**Problem to work on:** Copy every line of the following data that includes the string "values".

**Given material:**
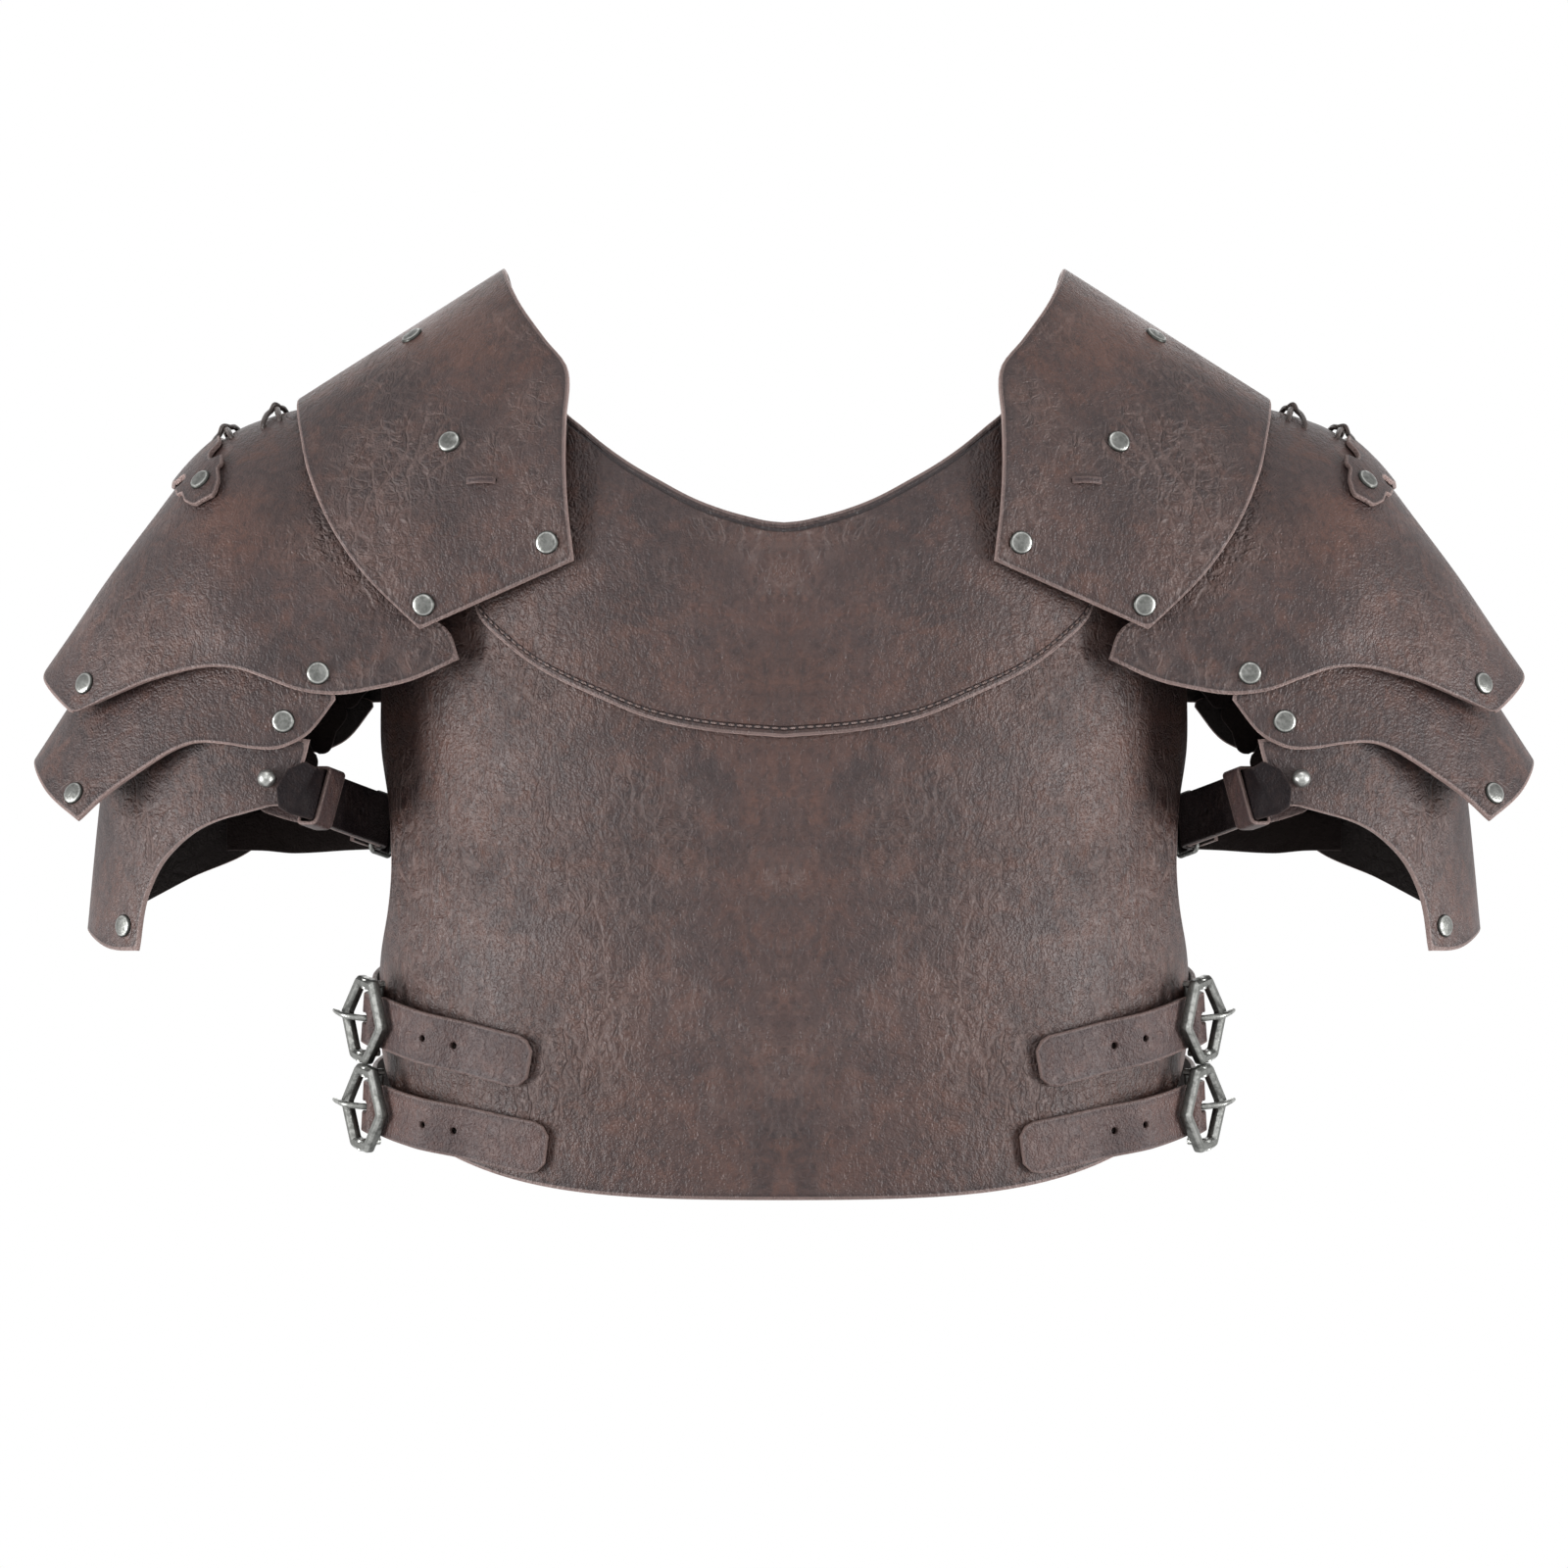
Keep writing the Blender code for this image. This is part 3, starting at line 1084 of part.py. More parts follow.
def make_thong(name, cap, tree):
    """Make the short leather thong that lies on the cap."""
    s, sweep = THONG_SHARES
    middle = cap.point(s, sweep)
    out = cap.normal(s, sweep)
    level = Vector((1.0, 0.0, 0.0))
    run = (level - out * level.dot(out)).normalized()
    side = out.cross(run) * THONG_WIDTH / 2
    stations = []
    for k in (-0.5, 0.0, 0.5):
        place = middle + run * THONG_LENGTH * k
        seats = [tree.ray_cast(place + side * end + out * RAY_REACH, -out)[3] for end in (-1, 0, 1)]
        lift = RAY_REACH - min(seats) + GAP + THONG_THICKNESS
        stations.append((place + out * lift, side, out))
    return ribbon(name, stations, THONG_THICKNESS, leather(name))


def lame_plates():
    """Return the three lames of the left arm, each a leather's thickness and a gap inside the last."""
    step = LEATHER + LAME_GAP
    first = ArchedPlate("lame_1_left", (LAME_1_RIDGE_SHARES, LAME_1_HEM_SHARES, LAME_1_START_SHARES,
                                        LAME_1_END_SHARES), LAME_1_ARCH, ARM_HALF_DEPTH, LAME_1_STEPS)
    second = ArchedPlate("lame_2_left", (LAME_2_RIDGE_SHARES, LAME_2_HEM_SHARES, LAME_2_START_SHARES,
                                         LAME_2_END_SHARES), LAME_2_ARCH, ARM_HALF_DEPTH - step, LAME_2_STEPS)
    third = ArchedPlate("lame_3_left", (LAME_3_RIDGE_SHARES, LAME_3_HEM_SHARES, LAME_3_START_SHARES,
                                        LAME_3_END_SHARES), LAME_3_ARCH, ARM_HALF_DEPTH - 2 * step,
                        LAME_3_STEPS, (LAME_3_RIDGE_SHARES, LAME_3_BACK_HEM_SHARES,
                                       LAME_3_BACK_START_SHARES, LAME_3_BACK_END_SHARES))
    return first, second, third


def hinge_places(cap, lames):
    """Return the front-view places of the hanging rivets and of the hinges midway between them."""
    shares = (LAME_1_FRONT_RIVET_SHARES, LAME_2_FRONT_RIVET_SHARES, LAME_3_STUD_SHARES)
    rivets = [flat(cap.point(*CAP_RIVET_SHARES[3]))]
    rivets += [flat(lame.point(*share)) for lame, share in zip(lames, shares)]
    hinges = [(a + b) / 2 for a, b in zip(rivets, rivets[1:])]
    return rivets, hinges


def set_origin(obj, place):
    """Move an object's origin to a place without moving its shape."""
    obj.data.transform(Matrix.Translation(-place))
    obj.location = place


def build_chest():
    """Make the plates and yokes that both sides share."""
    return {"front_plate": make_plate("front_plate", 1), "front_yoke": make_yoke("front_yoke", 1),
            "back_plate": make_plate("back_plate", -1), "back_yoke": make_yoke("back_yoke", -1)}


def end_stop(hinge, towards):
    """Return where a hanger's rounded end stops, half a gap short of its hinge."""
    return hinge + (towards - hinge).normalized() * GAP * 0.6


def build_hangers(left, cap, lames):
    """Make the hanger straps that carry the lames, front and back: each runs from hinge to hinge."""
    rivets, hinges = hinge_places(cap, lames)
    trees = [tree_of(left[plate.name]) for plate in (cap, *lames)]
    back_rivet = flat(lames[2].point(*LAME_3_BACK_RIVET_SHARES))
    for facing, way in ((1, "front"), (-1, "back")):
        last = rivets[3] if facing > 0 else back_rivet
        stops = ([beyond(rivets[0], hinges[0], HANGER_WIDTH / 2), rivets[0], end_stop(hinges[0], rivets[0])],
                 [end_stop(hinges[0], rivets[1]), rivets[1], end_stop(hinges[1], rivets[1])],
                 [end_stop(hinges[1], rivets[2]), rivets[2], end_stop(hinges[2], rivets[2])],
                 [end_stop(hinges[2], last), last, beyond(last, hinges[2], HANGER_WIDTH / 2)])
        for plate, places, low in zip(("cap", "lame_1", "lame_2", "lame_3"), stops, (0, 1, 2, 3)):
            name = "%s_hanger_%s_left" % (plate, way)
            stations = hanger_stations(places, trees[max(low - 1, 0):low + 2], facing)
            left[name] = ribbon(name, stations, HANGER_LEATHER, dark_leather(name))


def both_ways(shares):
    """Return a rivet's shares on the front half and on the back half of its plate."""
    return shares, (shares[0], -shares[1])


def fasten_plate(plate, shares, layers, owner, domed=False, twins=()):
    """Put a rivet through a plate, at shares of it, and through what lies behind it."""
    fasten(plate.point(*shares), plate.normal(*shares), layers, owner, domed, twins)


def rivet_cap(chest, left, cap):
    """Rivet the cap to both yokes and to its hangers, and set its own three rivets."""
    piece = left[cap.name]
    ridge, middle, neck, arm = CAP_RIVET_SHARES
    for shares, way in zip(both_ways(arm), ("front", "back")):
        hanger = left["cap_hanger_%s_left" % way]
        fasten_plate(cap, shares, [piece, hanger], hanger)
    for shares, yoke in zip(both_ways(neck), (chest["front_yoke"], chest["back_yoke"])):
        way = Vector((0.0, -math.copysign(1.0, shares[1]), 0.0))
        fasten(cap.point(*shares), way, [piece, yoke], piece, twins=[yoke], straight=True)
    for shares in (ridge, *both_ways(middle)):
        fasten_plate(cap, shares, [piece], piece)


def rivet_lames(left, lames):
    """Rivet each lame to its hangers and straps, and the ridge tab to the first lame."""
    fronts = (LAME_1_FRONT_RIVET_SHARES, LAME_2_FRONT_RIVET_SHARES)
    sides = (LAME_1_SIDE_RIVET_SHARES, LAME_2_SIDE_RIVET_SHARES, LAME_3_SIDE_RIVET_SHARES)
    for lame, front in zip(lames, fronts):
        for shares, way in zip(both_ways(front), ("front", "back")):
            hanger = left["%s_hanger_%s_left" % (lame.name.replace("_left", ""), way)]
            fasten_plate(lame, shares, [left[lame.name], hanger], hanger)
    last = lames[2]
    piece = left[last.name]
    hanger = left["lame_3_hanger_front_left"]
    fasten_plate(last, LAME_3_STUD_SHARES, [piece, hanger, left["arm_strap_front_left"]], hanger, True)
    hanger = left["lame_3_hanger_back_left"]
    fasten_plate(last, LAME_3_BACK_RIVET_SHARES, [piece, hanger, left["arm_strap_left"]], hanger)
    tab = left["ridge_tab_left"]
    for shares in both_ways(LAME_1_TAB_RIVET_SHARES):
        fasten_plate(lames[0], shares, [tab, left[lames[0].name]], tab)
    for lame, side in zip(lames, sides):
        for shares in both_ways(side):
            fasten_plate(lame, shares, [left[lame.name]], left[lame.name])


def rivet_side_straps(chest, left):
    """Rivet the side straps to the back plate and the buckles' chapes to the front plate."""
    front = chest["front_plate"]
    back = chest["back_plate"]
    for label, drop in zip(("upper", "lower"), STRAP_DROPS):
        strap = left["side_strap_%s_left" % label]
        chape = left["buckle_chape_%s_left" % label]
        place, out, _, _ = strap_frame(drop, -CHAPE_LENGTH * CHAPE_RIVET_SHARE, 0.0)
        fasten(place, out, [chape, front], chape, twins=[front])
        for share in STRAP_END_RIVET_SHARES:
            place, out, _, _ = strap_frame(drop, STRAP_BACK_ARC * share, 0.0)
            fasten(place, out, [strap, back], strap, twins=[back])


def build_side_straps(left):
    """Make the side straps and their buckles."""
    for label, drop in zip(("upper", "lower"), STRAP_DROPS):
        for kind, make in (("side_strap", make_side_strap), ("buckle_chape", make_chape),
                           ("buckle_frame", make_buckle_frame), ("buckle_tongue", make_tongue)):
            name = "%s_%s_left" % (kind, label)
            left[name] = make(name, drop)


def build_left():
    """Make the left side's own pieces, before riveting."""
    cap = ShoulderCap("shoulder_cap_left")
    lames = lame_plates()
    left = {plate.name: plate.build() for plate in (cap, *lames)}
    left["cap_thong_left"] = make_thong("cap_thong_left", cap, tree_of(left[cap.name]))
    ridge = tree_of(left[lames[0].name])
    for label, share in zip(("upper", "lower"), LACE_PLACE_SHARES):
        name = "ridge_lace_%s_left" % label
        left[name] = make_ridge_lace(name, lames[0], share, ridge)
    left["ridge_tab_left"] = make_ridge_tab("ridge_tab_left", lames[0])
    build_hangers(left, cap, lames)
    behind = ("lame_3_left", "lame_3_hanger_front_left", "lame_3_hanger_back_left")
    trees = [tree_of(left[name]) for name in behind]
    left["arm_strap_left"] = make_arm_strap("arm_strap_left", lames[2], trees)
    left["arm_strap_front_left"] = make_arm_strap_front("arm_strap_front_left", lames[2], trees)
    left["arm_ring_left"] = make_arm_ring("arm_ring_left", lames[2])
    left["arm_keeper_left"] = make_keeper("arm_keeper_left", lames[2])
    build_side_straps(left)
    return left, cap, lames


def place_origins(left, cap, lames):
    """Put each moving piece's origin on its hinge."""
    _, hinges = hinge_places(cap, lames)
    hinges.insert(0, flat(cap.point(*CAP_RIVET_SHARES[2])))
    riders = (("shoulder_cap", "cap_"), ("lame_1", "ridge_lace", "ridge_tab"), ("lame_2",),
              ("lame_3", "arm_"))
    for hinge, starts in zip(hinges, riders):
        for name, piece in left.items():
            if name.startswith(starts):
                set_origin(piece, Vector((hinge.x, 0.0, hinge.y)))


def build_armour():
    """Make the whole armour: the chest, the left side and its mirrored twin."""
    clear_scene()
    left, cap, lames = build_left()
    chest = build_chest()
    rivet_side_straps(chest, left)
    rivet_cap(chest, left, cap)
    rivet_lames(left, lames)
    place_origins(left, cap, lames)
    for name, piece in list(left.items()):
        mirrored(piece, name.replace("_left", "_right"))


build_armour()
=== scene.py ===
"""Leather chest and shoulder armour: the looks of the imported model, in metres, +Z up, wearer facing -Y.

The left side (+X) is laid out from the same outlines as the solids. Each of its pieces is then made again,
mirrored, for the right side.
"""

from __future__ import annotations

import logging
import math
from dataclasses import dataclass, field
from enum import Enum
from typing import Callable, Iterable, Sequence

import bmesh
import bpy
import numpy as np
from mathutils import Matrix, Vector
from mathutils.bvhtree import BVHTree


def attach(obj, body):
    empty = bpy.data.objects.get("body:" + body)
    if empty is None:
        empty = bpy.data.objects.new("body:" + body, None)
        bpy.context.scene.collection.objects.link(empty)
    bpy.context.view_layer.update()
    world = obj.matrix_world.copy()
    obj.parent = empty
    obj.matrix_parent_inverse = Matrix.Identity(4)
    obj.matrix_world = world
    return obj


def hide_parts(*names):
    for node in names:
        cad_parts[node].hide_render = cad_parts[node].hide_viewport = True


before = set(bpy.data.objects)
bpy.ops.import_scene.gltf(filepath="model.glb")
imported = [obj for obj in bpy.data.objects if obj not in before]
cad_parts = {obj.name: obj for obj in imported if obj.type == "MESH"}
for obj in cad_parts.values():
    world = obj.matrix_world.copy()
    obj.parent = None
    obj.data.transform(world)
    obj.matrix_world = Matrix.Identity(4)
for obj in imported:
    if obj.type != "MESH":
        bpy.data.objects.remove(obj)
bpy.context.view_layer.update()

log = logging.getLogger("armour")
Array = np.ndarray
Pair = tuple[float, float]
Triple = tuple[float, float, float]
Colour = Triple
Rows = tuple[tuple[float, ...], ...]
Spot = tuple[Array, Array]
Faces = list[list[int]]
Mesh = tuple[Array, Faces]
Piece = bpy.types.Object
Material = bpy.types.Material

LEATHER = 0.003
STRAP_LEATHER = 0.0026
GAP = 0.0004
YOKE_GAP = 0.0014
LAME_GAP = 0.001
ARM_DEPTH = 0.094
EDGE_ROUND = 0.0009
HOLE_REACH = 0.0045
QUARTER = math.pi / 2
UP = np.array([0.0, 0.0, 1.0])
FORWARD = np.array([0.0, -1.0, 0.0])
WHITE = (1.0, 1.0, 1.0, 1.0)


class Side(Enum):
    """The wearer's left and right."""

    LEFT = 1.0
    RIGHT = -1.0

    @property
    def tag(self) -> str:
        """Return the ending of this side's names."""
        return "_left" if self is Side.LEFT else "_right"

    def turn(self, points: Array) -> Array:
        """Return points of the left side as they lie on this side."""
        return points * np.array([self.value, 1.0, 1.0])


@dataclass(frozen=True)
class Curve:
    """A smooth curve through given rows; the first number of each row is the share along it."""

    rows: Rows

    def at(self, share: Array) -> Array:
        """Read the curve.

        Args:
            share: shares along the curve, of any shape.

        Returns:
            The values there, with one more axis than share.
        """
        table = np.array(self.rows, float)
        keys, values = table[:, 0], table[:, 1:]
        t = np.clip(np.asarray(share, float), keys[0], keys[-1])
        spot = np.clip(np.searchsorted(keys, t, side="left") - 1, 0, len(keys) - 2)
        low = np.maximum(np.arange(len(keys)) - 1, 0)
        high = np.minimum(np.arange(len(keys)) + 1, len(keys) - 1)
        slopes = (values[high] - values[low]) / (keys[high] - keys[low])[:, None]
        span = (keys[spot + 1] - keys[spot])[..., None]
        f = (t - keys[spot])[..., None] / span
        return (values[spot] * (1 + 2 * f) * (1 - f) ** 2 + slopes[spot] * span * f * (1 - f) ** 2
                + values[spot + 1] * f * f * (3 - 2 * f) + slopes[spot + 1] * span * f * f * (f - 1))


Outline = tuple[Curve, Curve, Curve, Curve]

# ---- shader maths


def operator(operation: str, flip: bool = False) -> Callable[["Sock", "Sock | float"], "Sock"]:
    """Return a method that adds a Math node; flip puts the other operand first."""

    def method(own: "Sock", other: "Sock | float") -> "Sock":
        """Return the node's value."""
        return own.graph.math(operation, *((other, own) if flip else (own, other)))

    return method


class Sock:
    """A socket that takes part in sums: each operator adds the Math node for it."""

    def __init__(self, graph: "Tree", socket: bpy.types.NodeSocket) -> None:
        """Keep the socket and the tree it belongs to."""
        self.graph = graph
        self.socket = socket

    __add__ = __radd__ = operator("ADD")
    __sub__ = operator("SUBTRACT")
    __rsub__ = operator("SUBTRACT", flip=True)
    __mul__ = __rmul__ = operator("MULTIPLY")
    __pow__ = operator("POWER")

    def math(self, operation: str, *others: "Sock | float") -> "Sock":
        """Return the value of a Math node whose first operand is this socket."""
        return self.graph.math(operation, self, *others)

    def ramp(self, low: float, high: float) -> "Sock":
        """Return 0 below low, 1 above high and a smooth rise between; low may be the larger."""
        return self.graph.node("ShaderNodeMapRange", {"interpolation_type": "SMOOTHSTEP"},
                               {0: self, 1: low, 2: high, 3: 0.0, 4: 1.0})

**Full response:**
for obj in cad_parts.values():
            The values there, with one more axis than share.
        keys, values = table[:, 0], table[:, 1:]
        slopes = (values[high] - values[low]) / (keys[high] - keys[low])[:, None]
        return (values[spot] * (1 + 2 * f) * (1 - f) ** 2 + slopes[spot] * span * f * (1 - f) ** 2
                + values[spot + 1] * f * f * (3 - 2 * f) + slopes[spot + 1] * span * f * f * (f - 1))